Led by PNNL battery experts, and in collaboration with Albemarle Corporation, the research team solved these issues by introducing a pre-heating step that changes the structure and chemical properties of the transition metal hydroxide. When the pre-heated transition metal hydroxide reacts with lithium salt to form the cathode, it creates a uniform single-crystal NMC structure that looks smooth, even under magnification.

“The one-step heating process of precursors seems straightforward, but there is a lot of interesting atomic-level phase transition involved to make the single crystal segregation possible,” said Yujing Bi, first author of the paper. “It is also convenient for industry to adopt.”

The researchers are now scaling up this single-crystal NMC811 to kilogram level by using lithium salt provided by Albemarle. The scaled single crystals were tested in realistic 2 Ah lithium-ion pouch cells, using a standard graphite anode to make sure that the battery’s performance was mainly dictated by the new cathode.
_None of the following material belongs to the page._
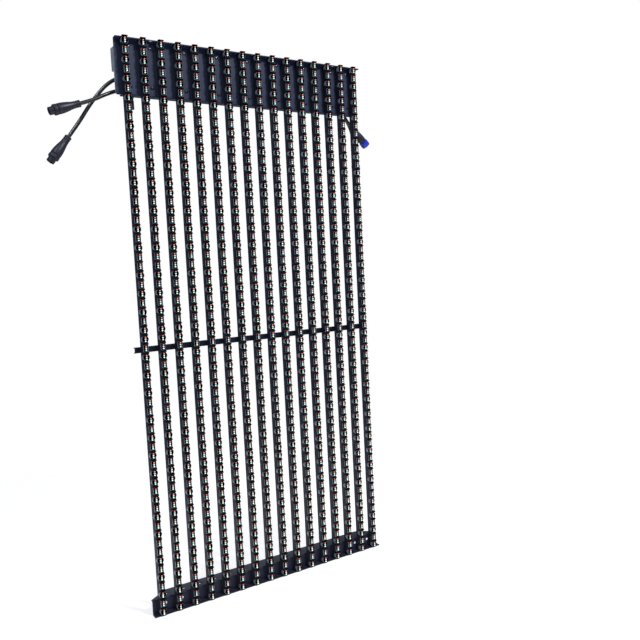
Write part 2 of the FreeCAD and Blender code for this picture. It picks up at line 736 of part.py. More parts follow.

The first prototype battery equipped with the scaled single crystals was stable, even after 1000 charge and discharge cycles. When the researchers looked at the microscopic structure of the crystals after 1000 cycles, they found no defects and a perfectly aligned electronic structure.

“This is an important breakthrough that will allow the highest energy density lithium batteries to be used without degradation,” said Stan Whittingham, a Nobel Laureate and distinguished professor of chemistry at Binghamton University. “In addition, this breakthrough on long-lived batteries will be critical to their use in vehicles that can be tethered to the grid to make it more resilient and to support clean renewable energy sources.”

The synthesis method for the single-crystal, nickel-rich cathode is both innovative and cost-efficient. It is also easy to scale up, as it is a drop-in approach that allows cathode manufacturers to use existing production facilities to conveniently produce single-crystal NMC811 — and even cathodes with more than 80% nickel.

“This is a fundamentally new direction for large-scale production of single crystal cathode materials,” said Jie Xiao, the principal investigator of the project and a Battelle Fellow at PNNL. “This work is only part of the cathode technology we are developing at PNNL. In collaboration with Albemarle, we are addressing the scientific challenges in synthesis and scale-up of single crystals and reducing the manufacturing cost starting from raw materials.”

Rapid deployment of EV battery technology

In the research phase, set to begin in early 2024, PNNL, teaming up with industry and university partners, will work to realise commercial-scale synthesis and testing with an eye toward production.

To accomplish this so quickly, they will use conventional manufacturing equipment and techniques that have been industrially adapted to include PNNL’s scale-up approach (as well as a few other innovations that further reduce costs and waste generation).

“During single-crystal synthesis at the kilogram level, we have identified a brand new world full of science and engineering challenges and opportunities. We are excited to apply this new knowledge to accelerate the commercial-scale manufacturing process,” Xiao said.